Here we look at the top genres for 2017. Looks like shooters are leading sales, with Action, Sports, and Role-Playing in the 2nd tier.
globalChart17 %>%
group_by(Genre) %>%
summarise(Total = sum(Weekly_Sales)) %>%
arrange(desc(Total)) %>%
top_n(11, Total) %>%
ggplot() +
geom_col(aes(x = reorder(Genre, Total), y = Total), fill = "aquamarine3") +
coord_flip() +
scale_y_continuous(labels = unit_format(unit="10M", scale=1e-7))
Here we see the top publishers for 2017. Nintendo is really doing well, with EA and Activision trying to catch up.
globalChart17 %>%
group_by(Publisher) %>%
summarise(Total = sum(Weekly_Sales)) %>%
arrange(desc(Total)) %>%
top_n(11, Total) %>%
ggplot() +
geom_col(aes(x = reorder(Publisher, Total), y = Total), fill = "aquamarine3") +
coord_flip() +
scale_y_continuous(labels = unit_format(unit="10M", scale=1e-7))
So from what we have so far, does that mean Nintendo sells a bunch of shooters? Doesn’t Activision hold Call of Duty, why is third place with a top title in a top category?
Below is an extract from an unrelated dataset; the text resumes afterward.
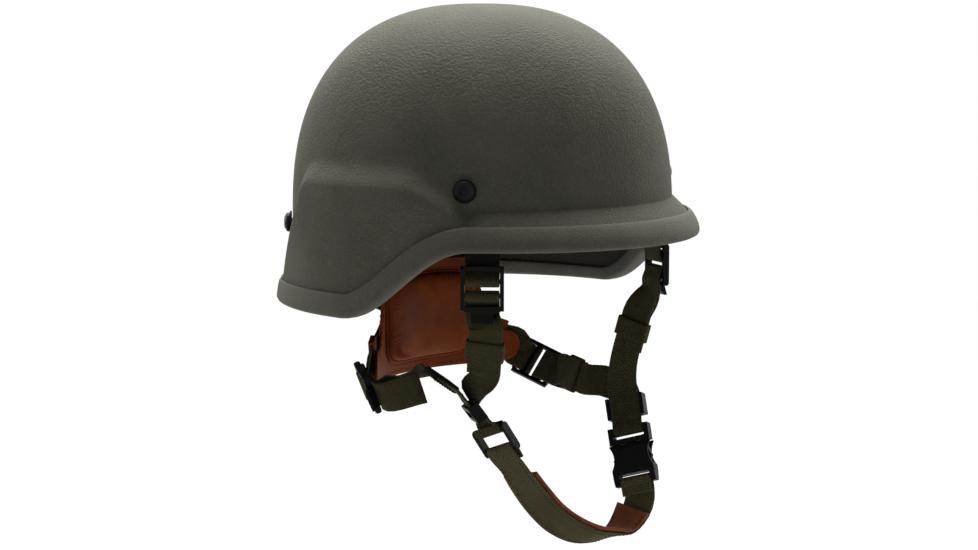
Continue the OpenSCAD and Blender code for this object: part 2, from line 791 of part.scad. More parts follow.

Let’s look at publishers vs genre and see what we find.
slice_sample(fullGlobalCh17, n=9)
rawAnalyze17 <- count(fullGlobalCh17, Publisher, Genre, sort = TRUE)
head(rawAnalyze17)
Well Activision is doing well with Shooters but not that well. Or at least they couldn’t have released that many shooters in 2017. We must have duplicates to filter out.
Here we isolate for unique entries only.
rawAnalyze17 <- unique(fullGlobalCh17[, 1:3])
rawAnalyze17a <- count(rawAnalyze17, Publisher, Genre, sort = TRUE)
head(rawAnalyze17a, 30)
Much better. But now we see that Nintendo does have a lot of games but in the Role-Playing section. Role-playing is doing well but it certainly not helping Square Enix who was in 7th place above. And sure enough Activision does to a lot of shooters.
Let’s see if we can tie title, genre, and publisher together in a way that makes sense of what the data is saying.
p <- globalChart17 %>%
group_by(Title, Genre, Publisher) %>%
summarise(Total = sum(Weekly_Sales)) %>%
arrange(desc(Total))
## `summarise()` has grouped output by 'Title', 'Genre'. You can override using
## the `.groups` argument.
plot_ly(p, y=p$Genre, x=p$Total, color=p$Publisher)
## No trace type specified:
## Based on info supplied, a 'bar' trace seems appropriate.
## Read more about this trace type -> https://plotly.com/r/reference/#bar
## Warning in RColorBrewer::brewer.pal(N, "Set2"): n too large, allowed maximum for palette Set2 is 8
## Returning the palette you asked for with that many colors
## Warning in RColorBrewer::brewer.pal(N, "Set2"): n too large, allowed maximum for palette Set2 is 8
## Returning the palette you asked for with that many colors
This may help but there are too many entries to make see what is happening. (Recommend widening the code window for better graph width)
Let’s limit what we look at to a little less than 25% of what we have, ordered by top sales.
p1 <- head(p, 45)
plot_ly(p1, y=p1$Genre, x=p1$Total, color=p1$Publisher)
## No trace type specified:
## Based on info supplied, a 'bar' trace seems appropriate.
## Read more about this trace type -> https://plotly.com/r/reference/#bar
## Warning in RColorBrewer::brewer.pal(N, "Set2"): n too large, allowed maximum for palette Set2 is 8
## Returning the palette you asked for with that many colors
## Warning in RColorBrewer::brewer.pal(N, "Set2"): n too large, allowed maximum for palette Set2 is 8
## Returning the palette you asked for with that many colors
Now this is more useful. We can double click on the legend on the right and isolate for what publishers to look at. Already we see that Activision dominates the shooter sphere, with EA and Nintendo also present. EA is really about sports games and that seems to be where they make most of their money. So why was Nintendo in such a lead over the other companies? Well when we click on them we see that they do really well in most categories, they have a diversified approach. It may seem that Nintendo might also rely on the fact that they own are also a platform manufacturer. But when we look at Sony (who oddly competes with itself) and Microsoft we see that is not really an advantage.
So overall each company has it’s own strategy for the market. Activision really is trying to focus on the top selling shooters, and EA does something similar with sports. But Nintendo doesn’t take that approach really at all and they did the best of all in 2017; interesting.